Был у Гржебина. Гржебин предлагает мне за мои сочинения 280 000 рублей – и мне кажется, я соглашусь.
Теперь всюду у ворот введены дежурства. Особенно часто дежурит Блок. Он рассказывает, что вчера, когда отправлялся на дежурство, какой-то господин произнес ему вслед:
И каждый вечер в час назначенный,
Иль это только снится мне…
Теперь время сокращений: есть слово МОПС – оно означает Московский Округ Путей Сообщения. Люди, встречаясь, говорят: Чик, – это значит: Честь Имею Кланяться. Нет, это не должно умереть для потомства: дети Лозинского гуляли по Каменноостровскому – и вдруг с неба на них упал фунт колбасы. Оказалось, летели вороны – и уронили, ура! Дети сыты – и теперь ходят по Каменноостровскому с утра до ночи и глядят с надеждой на ворон.
4 июня. У Бобы – корь. Я читаю ему былины, отгоняю мух. – Белые ночи, но выходить из дому нельзя.

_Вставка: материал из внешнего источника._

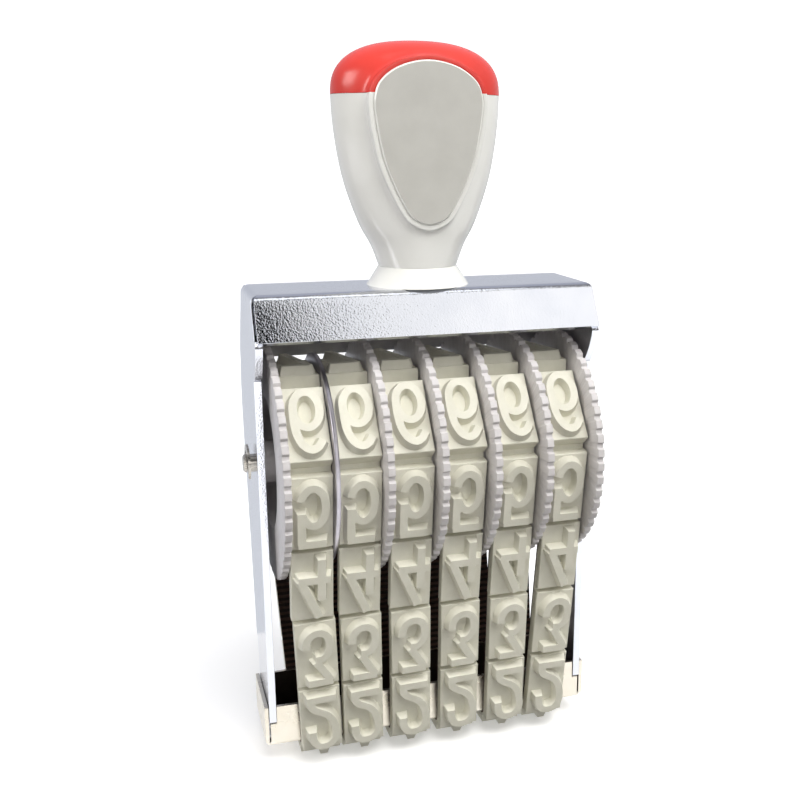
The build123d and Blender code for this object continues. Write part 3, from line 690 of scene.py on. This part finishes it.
def off_stroke(points, line):
    """Distance of points (n, 2) from a stroke's middle line. Its two free ends are cut square: past
    them the distance is at least the stroke's half width plus the overshoot."""
    start, run = line[:-1], np.diff(line, axis=0)
    length = np.hypot(*run.T)
    away = points[:, None] - start
    along = (away * run).sum(-1) / length
    side = (away[..., 0] * run[:, 1] - away[..., 1] * run[:, 0]) / length
    over = np.maximum(np.maximum(-along, along - length), 0)
    distance = np.hypot(side, over).min(1)
    if np.allclose(line[0], line[-1]):
        return distance
    for past, end in ((-along[:, 0], line[0]), (along[:, -1] - length[-1], line[-1])):
        near = np.hypot(*(points - end).T) < 3 * HALF_TOP
        distance = np.where(near & (past > 0), np.maximum(distance, HALF_TOP + past), distance)
    return distance


def off_numeral(u, v, digit):
    """Distance of pad points from the digit's nearest stroke. The numeral stands on its head on the
    pad, and a plain pad counts as far from any stroke."""
    if digit is None:
        return np.full(u.shape, FAR)
    upright = np.stack([u, -v], -1).reshape(-1, 2)
    return np.min([off_stroke(upright, line) for line in NUMERALS[digit]], axis=0).reshape(u.shape)


def pad_edges(half):
    """Lines across a pad: wall foot, wall top, edge, even cells, edge, wall top, wall foot."""
    inner = np.linspace(-half + PAD_EDGE, half - PAD_EDGE, round(2 * half / CELL))
    return np.concatenate([[-half, -half], inner, [half, half]])


def pad_block(n, digit):
    """Pad laid flat as (across, along the loop, height). Height is the pad's top plus a numeral that
    falls from full relief to nothing between the stroke's top and base outlines; points near those
    outlines are moved onto them. Walls go down to the strap, lower where the drum curves away."""
    half = (PITCH - GROOVE) / 2
    u, v = np.meshgrid(pad_edges(BAND_HALF), pad_edges(half))
    drop = np.zeros_like(u)
    drop[1], drop[-2], drop[:, 1], drop[:, -2] = (PAD_EDGE,) * 4
    inside = np.ones_like(u, bool)
    inside[:3], inside[-3:], inside[:, :3], inside[:, -3:] = (False,) * 4
    distance = off_numeral(u, v, digit)
    # points near an outline are moved onto it, down or up the slope of the distance
    for level in (HALF_TOP, HALF_BASE):
        gv, gu = np.gradient(distance, 1.0)
        steep = np.hypot(gu, gv) + 1e-9
        move = np.where(inside & (np.abs(distance - level) < 0.5 * CELL), level - distance, 0)
        u = u + move * gu / steep
        v = v + move * gv / steep
        distance = off_numeral(u, v, digit)
    share = np.clip((HALF_BASE - distance) / (HALF_BASE - HALF_TOP), 0, 1)
    height = PAD_TOP - drop + RELIEF * share
    # feet of the walls, by how far past the start of the drum they stand
    reach = min(n, BLOCKS - n) * PITCH
    sense = 1 if n <= BLOCKS / 2 else -1
    past = np.abs(v) if reach > S_DRUM else np.clip(reach + sense * v - S_DRUM, 0, None)
    bulge = WRAP_R + STRAP
    foot = PAD_ROOT + np.sqrt(bulge**2 - np.minimum(past, bulge) ** 2) - bulge
    edge = np.zeros_like(inside)
    edge[0], edge[-1], edge[:, 0], edge[:, -1] = (True,) * 4
    return np.stack([u, n * PITCH + v, np.where(edge, foot, height)], -1)


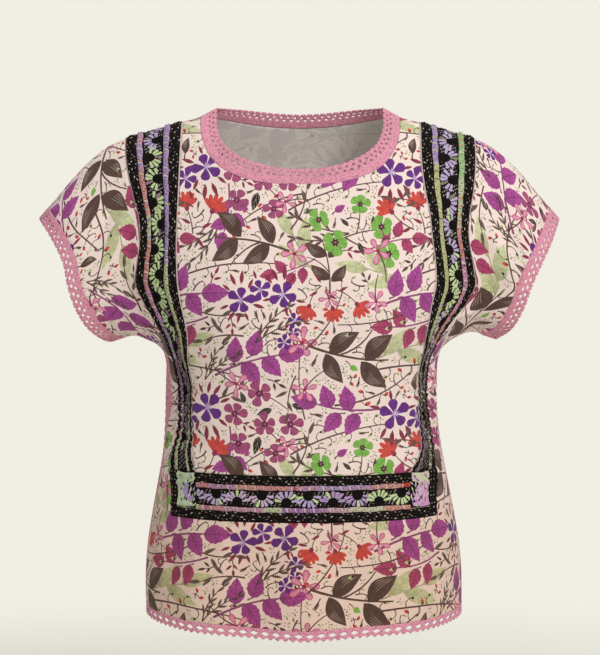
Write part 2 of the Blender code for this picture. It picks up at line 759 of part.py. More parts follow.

7 июня. Воскресение[154]. Мы с Тихоновым и Замятиным затеяли журнал «Завтра»*. Горькому журнал очень люб. Он набросал целый ряд статеек – некоторые читал, некоторые пересказывал – и все антибольшевистские. Я поехал в Смольный к Лисовскому просить разрешения; Лисовский разрешил, но, выдавая разрешение, сказал: прошу каждый номер доставлять мне предварительно на просмотр. Потому что мы совсем не уверены в Горьком.